Social distancing and other restrictions amid the coronavirus has increased awareness in electronic signatures and remote notarizations.
E-signatures are enforceable in most circumstances, and given the same legal weight as signatures provided with ink and paper. But similar to traditional signatures, an individual signing a document electronically must demonstrate an intent to sign.
This can be accomplished by, among other means, typing their name or clicking a clearly labeled button acknowledging their intent. Many e-signatures also require signers to consent to do business electronically.

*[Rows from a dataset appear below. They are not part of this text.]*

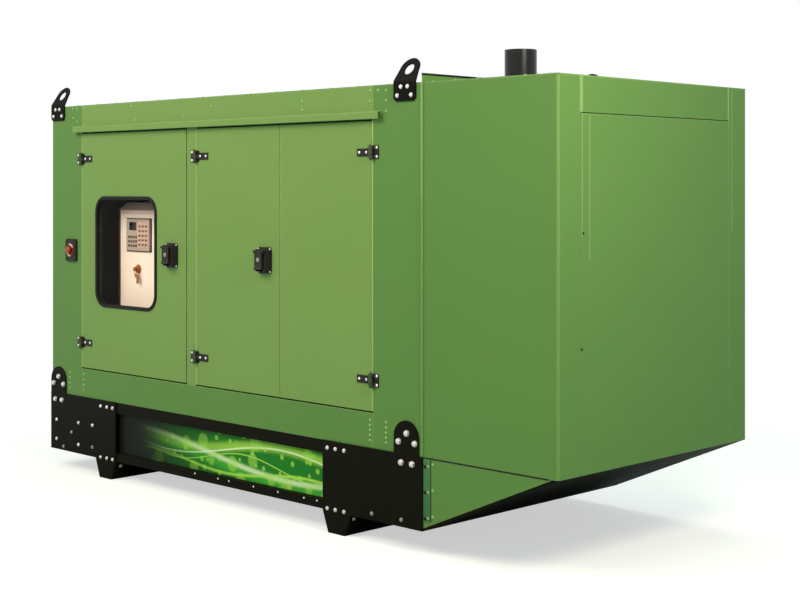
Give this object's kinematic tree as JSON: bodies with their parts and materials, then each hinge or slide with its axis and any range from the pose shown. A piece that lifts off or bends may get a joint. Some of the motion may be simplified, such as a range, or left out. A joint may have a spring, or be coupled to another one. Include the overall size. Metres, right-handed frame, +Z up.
{
  "type": "soundproofed diesel generating set",
  "caption": "Soundproofed diesel generating set: green sheet canopy with hinged side doors, a glazed control door, an overhanging air hood, lifting lugs and a black steel base on feet.",
  "frame": {"origin": "on the ground, at the middle of the whole length and width", "axes": "+X along the set towards the air-discharge hood, -Y out of the door side, +Z up"},
  "size_m": [3.992, 1.613, 2.395],
  "materials": {
    "canopy_green": "satin",
    "base_black": "satin",
    "lug_black": "satin",
    "fitting_black": "matte",
    "hinge_black": "satin",
    "foam_grey": "matte",
    "gasket_rubber": "matte",
    "pane_clear": "clear",
    "stop_plastic": "satin",
    "stop_red": "gloss",
    "cabinet_beige": "satin",
    "controller_grey": "satin",
    "engine_grey": "satin",
    "alternator_grey": "satin",
    "radiator_black": "matte",
    "rail_black": "satin",
    "exhaust_black": "satin"
  },
  "bodies": {
    "frame": {"side_beams": "base_black", "end_beams": "base_black", "corner_plates": "base_black", "foot_rails": "base_black", "fuel_tank": "base_black", "bay_floor": "base_black", "near_left_post": "canopy_green", "near_right_post": "canopy_green", "near_mullion": "canopy_green", "near_top_rail": "canopy_green", "near_bottom_rail": "canopy_green", "far_posts": "canopy_green", "far_rails": "canopy_green", "far_doors": "canopy_green", "door_frames": "canopy_green", "hinge_leaves": "hinge_black", "far_door_fittings": "fitting_black", "stop_box": "stop_plastic", "drip_rails": "canopy_green", "roof_panel": "canopy_green", "left_end_wall": "canopy_green", "intake_louvre": "canopy_green", "joint_flange": "canopy_green", "hood_side_panels": "canopy_green", "hood_end_frame": "canopy_green", "hood_end_panel": "canopy_green", "hood_underside": "base_black", "hood_gussets": "canopy_green", "hood_roof": "canopy_green", "outlet_grille": "base_black", "bulkhead": "base_black", "lifting_lugs": "lug_black", "exhaust_stub": "exhaust_black", "control_cabinet": "cabinet_beige", "controller": "controller_grey", "engine_rails": "rail_black", "alternator": "alternator_grey", "engine_block": "engine_grey", "radiator": "radiator_black", "fan_shroud": "radiator_black", "fan": "radiator_black"},
    "control_leaf": {"control_door": "canopy_green", "control_door_liner": "foam_grey", "window_gasket": "gasket_rubber", "window_pane": "pane_clear", "control_door_fittings": "fitting_black"},
    "left_leaf": {"left_door": "canopy_green", "left_door_liner": "foam_grey", "left_door_fittings": "fitting_black"},
    "right_leaf": {"right_door": "canopy_green", "right_door_liner": "foam_grey", "right_door_straps": "hinge_black"},
    "control_latch_paddle": {"control_paddle": "fitting_black"},
    "pair_latch_paddle": {"pair_paddle": "fitting_black"},
    "stop_plunger": {"stop_button": "stop_red"}
  },
  "joints": [
    {"name": "control_door_hinge", "type": "hinge", "parent": "frame", "child": "control_leaf", "pos_m": [-1.662, -0.764, 1.339], "axis": [0, 0, -1], "range_deg": [0, 105]},
    {"name": "left_door_hinge", "type": "hinge", "parent": "frame", "child": "left_leaf", "pos_m": [-0.539, -0.764, 1.339], "axis": [0, 0, -1], "range_deg": [0, 105]},
    {"name": "right_door_hinge", "type": "hinge", "parent": "frame", "child": "right_leaf", "pos_m": [0.85, -0.764, 1.339], "axis": [0, 0, 1], "range_deg": [0, 105]},
    {"name": "control_paddle_hinge", "type": "hinge", "parent": "control_leaf", "child": "control_latch_paddle", "pos_m": [-0.763, -0.796, 1.385], "axis": [-1, 0, 0], "range_deg": [0, 40], "stiffness_Nm_per_rad": 0.6},
    {"name": "pair_paddle_hinge", "type": "hinge", "parent": "left_leaf", "child": "pair_latch_paddle", "pos_m": [0.0445, -0.796, 1.385], "axis": [-1, 0, 0], "range_deg": [0, 40], "stiffness_Nm_per_rad": 0.6},
    {"name": "stop_button_slide", "type": "slide", "parent": "frame", "child": "stop_plunger", "axis": [0, 1, 0], "range_m": [0, 0.005], "stiffness_N_per_m": 2000}
  ]
}
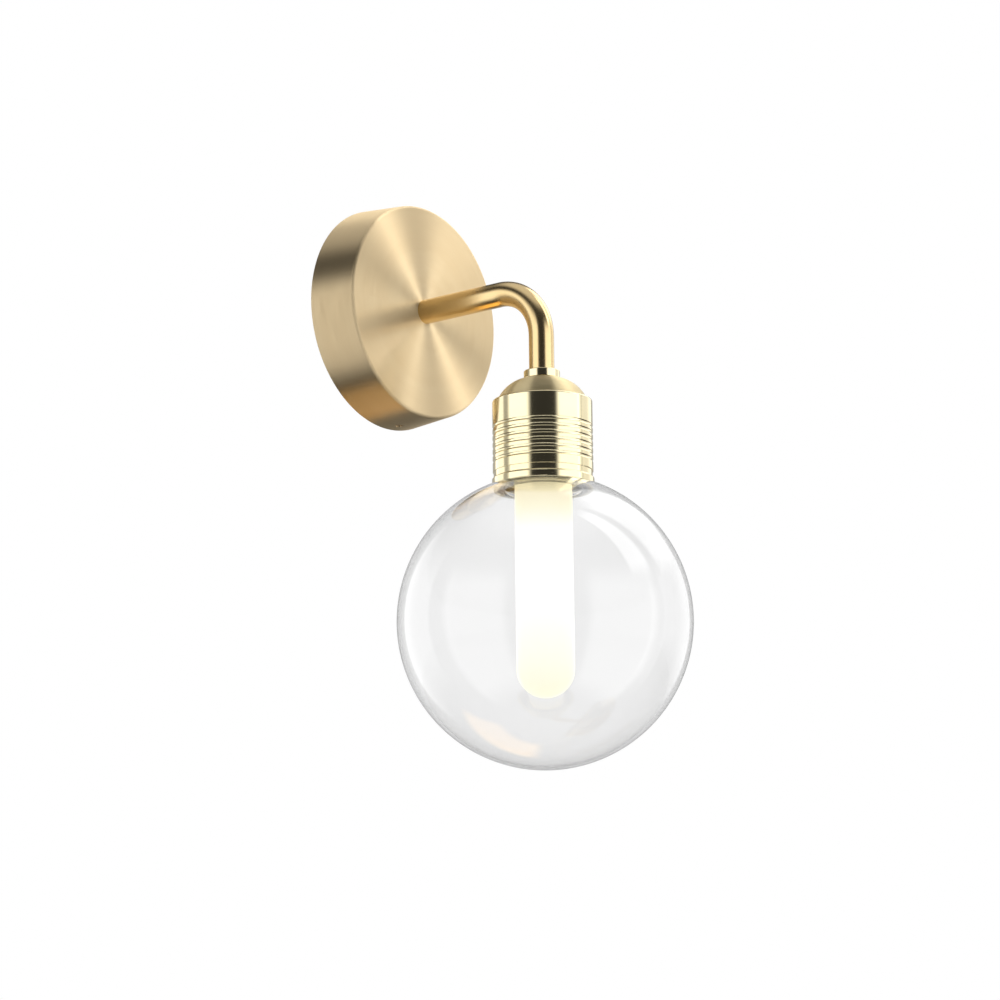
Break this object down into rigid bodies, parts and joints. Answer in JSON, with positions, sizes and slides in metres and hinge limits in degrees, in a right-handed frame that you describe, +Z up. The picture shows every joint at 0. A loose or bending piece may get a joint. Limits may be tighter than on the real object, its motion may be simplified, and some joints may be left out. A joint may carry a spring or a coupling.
{
  "type": "globe wall sconce",
  "caption": "Brass wall light: round canopy, bent tube arm, domed ribbed cup, clear glass globe on a threaded neck, opal inner tube and a plug-in capsule bulb.",
  "frame": {"origin": "middle of the two wall-screw slots, on the canopy's axis, in the plane of the wall", "axes": "+Z up, -Y out from the wall into the room, +X to the viewer's right when facing the wall"},
  "size_m": [0.15, 0.1851, 0.3108],
  "materials": {
    "satin_brass": "satin",
    "polished_brass": "polished",
    "bright_brass": "machined",
    "zinc_steel": "zinc plated",
    "spring_steel": "nickel plated",
    "white_plastic": "moulded",
    "white_ceramic": "glazed",
    "silicone": "matt",
    "opal_glass": "frosted",
    "clear_glass": "clear",
    "frosted_bulb": "frosted",
    "brown_sleeve": "extruded",
    "blue_sleeve": "extruded",
    "green_sleeve": "extruded"
  },
  "bodies": {
    "fixture": {"wall_bracket": "zinc_steel", "canopy": "satin_brass", "canopy_screws": "satin_brass", "earth_screw": "bright_brass", "earth_washer": "bright_brass", "earth_lug": "bright_brass", "terminal_block": "white_plastic", "terminal_poles": "bright_brass", "terminal_screws": "bright_brass", "arm_tube": "satin_brass", "arm_nipple": "zinc_steel", "arm_lock_washer": "zinc_steel", "arm_earth_lug": "bright_brass", "arm_nut": "zinc_steel", "lamp_nipple": "zinc_steel", "lamp_collar": "polished_brass", "dome_cap": "polished_brass", "ribbed_cup": "polished_brass", "lamp_lock_washer": "zinc_steel", "lamp_nut": "zinc_steel", "holder_sleeve": "polished_brass", "holder_bracket": "zinc_steel", "lampholder": "white_ceramic", "holder_screws": "zinc_steel", "contact_springs": "spring_steel", "live_wire": "brown_sleeve", "neutral_wire": "blue_sleeve", "earth_wire": "green_sleeve"},
    "globe_seal": {"globe_gasket": "silicone"},
    "globe": {"globe": "clear_glass"},
    "opal_shade": {"opal_tube": "opal_glass", "tube_gasket": "silicone"},
    "shade_ring": {"tube_ring": "polished_brass"},
    "bulb": {"bulb_base": "white_ceramic", "bulb_pins": "spring_steel", "bulb_capsule": "frosted_bulb"}
  },
  "joints": [
    {"name": "globe_lowering", "type": "slide", "parent": "fixture", "child": "globe_seal", "axis": [0, 0, -1], "range_m": [0, 0.007]},
    {"name": "globe_unscrew", "type": "hinge", "parent": "globe_seal", "child": "globe", "pos_m": [0, -0.1062, -0.1], "axis": [0, 0, -1], "range_deg": [0, 720]},
    {"name": "shade_lowering", "type": "slide", "parent": "fixture", "child": "opal_shade", "axis": [0, 0, -1], "range_m": [0, 0.0045]},
    {"name": "ring_unscrew", "type": "hinge", "parent": "opal_shade", "child": "shade_ring", "pos_m": [0, -0.1062, -0.095], "axis": [0, 0, -1], "range_deg": [0, 1080]},
    {"name": "bulb_pull", "type": "slide", "parent": "fixture", "child": "bulb", "axis": [0, 0, -1], "range_m": [0, 0.0105]}
  ],
  "couplings": [
    {"joint": "globe_lowering", "follows": "globe_unscrew", "m_per_rad": 0.00055704},
    {"joint": "shade_lowering", "follows": "ring_unscrew", "m_per_rad": 0.00023873}
  ]
}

It is important to remember that E-signatures do have limitations. They aren’t enforceable, for example, on deeds and some other real estate documents or legal documents related to adoption, divorce, and foreclosure notices. These documents require a traditional wet ink signature.
For more information on e-signatures, visit here.
More than a dozen states allow remote online notarization. Several others, including New York, Connecticut and Illinois, have taken actions to temporarily allow remote notarizations during the coronavirus pandemic.
Currently, California doesn’t allow notaries to do remote notarization. However, California Civil Code 1189(b) provides that any certificate of acknowledgment taken in another place shall be sufficient in California if it is taken in accordance with the law of the place where the acknowledgment is made. There are traveling notaries in the state who continue to do in-person notarizations, as well as notaries in certain banks and at places like FedEd and UPS, subject to social distancing.
Bipartisan legislation was introduced last month at the federal level that would authorize all notaries to perform remote online notarizations. The bill, Securing and Enabling Commerce Using Remote and Electronic Notarization Act of 2020, has been referred to a Senate committee.